OUR LATEST DIGITAL PROJECTS


Feral Atlas

The More-Than-Human Anthropocene

Edited by Anna L. Tsing, Jennifer Deger, Alder Keleman Saxena, and Feifei Zhou

 

As the planet erupts with human and nonhuman distress, Feral Atlas  delves into the details, exposing world-ripping entanglements between human infrastructure and nonhumans. More than one hundred scientists, humanists, and artists contribute to an original and playful approach to studying our relationship with the world.


Black Quotidian

Everyday History in African-American Newspapers

Matthew F. Delmont

 

Black Quotidian explores everyday lives of African Americans in the twentieth century. Drawing on an archive of digitized African-American newspapers, Matthew F. Delmont guides readers through a wealth of primary resources that reveal how the Black press popularized African-American history and valued the lives of both famous and ordinary Black people.


Constructing the Sacred

Visibility and Ritual Landscape at the Egyptian Necropolis of Saqqara

Elaine A. Sullivan

 

The long-lived burial site of Saqqara, Egypt, has been studied for more than a century. But the site we visit today is a palimpsest, the result of thousands of years of change, both architectural and environmental. In Constructing the Sacred, Elaine A. Sullivan uses 3D technologies to reveal how changes of Saqqara’s millennia-long use influenced sacred ceremonies and ritual meaning at the necropolis.


The Chinese Deathscape

Grave Reform in Modern China

Edited by Thomas S. Mullaney

 

In the past decade alone, more than ten million corpses have been exhumed and reburied across the Chinese landscape. The campaign has transformed China’s graveyards into sites of acute personal, social, political, and economic contestation.
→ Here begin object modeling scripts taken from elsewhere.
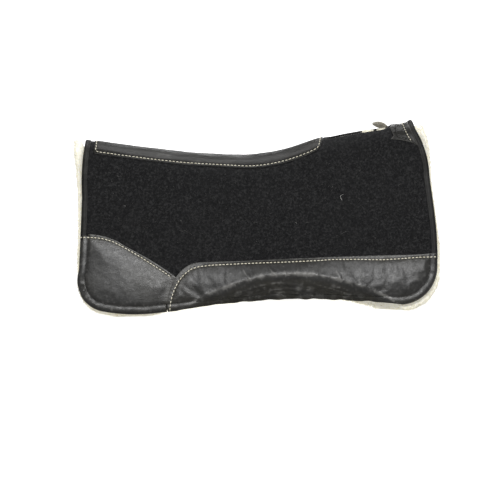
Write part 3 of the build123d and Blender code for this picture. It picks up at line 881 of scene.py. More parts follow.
def groove(x, w, lines):
    """Dip of the leather under its stitch rows, puckered at the stitch pitch."""
    p = np.stack([x, w], -1)
    out = np.zeros(len(p))
    for line, depth, pitch in lines:
        d = dist_to(p, line)
        m = d < 9
        if not m.any():
            continue
        s = np.concatenate([[0], np.cumsum(np.hypot(*np.diff(line, axis=0).T))])
        near = ((p[m][:, None] - line[None, ::3])**2).sum(2).argmin(1) * 3
        ph = s[np.minimum(near, len(s) - 1)]
        out[m] += depth * np.exp(-(d[m] / 1.5)**2) + 0.28 * np.cos(2 * math.pi * ph / pitch) * np.exp(-((d[m] - 3.2) / 2.4)**2)
    return out


def near_points(line, offs=(-2.6, -1.3, 0.0, 1.3, 2.6)):
    n = inward(line)
    return np.vstack([line + n * o for o in offs])


def wrinkles(x, w, side, seed):
    """Leather's own creases: fan folds round the curl, buckles under it, fine lines dragged across it."""
    dr = w - ridge(x)
    p = np.stack([x, w, np.full(x.shape, seed)], -1)
    reach = smooth((270 - np.abs(x - CURL_X)) / 60)
    sharp = 1.6 * np.exp(-np.abs(dr + 7.0) / 4.5) * reach
    under = smooth((dr - 6) / 20) * reach
    q = np.stack([x * 1.0 + w * 0.55, w * 0.35, np.full(x.shape, seed + 4.0)], -1)
    buckle = np.abs(noise_at(q, 34.0, seed + 1)) * 2.6 - 0.7
    above = np.exp(-((dr + 26) / 20.0)**2) * reach
    q2 = np.stack([x * 0.7 - w * 0.3, w * 1.2, np.full(x.shape, seed + 7.0)], -1)
    fan = noise_at(q2, 44.0, seed + 2) * 1.1
    fine = noise_at(p, 16.0, seed + 3, 2) * 0.22
    soft = noise_at(p, 56.0, seed + 6) * 1.25 + noise_at(p, 28.0, seed + 16) * 0.45
    return sharp + under * np.maximum(buckle, -0.2) + above * fan + fine + soft


# sharp creases pressed into the front leather round the curl, as (x, w)
CREASES = [np.array(c, float) for c in (
    [(-33, 192), (-26, 206), (-13, 222)], [(22, 188), (30, 203), (44, 213)], [(172, 196), (176, 210), (186, 231)],
    [(-84, 216), (-60, 206), (-52, 204)], [(58, 190), (66, 204), (70, 211)], [(132, 186), (120, 205), (112, 212)],
    [(-46, 251), (-4, 236), (32, 229), (74, 231), (102, 236)], [(-18, 262), (26, 250), (70, 246), (122, 252)],
    [(112, 229), (146, 240), (182, 253), (206, 266)], [(36, 262), (62, 257), (96, 262)], [(150, 232), (186, 243), (222, 256)])]


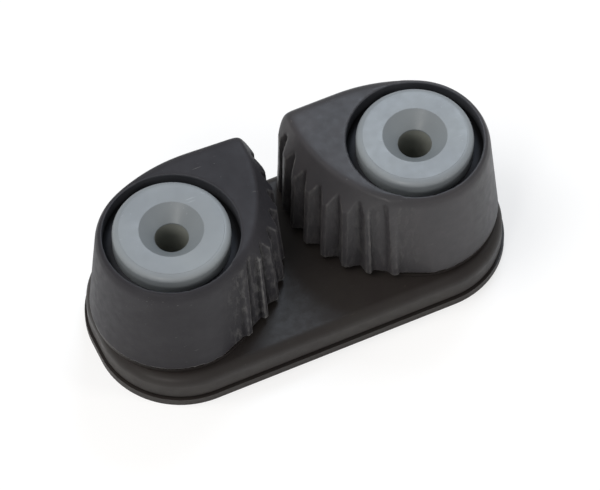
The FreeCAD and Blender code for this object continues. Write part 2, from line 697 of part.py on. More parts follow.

In this digital volume, three historians of China, Jeffrey Snyder-Reinke, Christian Henriot, and Thomas S. Mullaney, chart out the history of China’s rapidly shifting deathscape.


Filming Revolution

Alisa Lebow

 

Filming Revolution investigates documentary and independent filmmaking in Egypt since the Egyptian Revolution began in 2011. It brings together the collective wisdom and creative strategies of thirty filmmakers, artists, activists, and archivists who share their thoughts and experiences of filmmaking in those heady times.


When Melodies Gather

Oral Art of the Mahra

Samuel Liebhaber

 

The Mahra people of the southern Arabian Peninsula have no written language but instead possess a rich oral tradition. In When Melodies Gather, Samuel Liebhaber takes readers on a tour through their poetry, collected by the author in audio and video recordings over the course of several years.


Enchanting the Desert

Nicholas Bauch

 

Enchanting the Desert is a careful examination of Henry Peabody's early-twentieth-century slideshow of the Grand Canyon. By placing this study within the spatial framework of the Canyon itself, and embellishing Peabody's slideshow with rich overlays, Bauch has created a digital prototype for studying historical and cultural geography.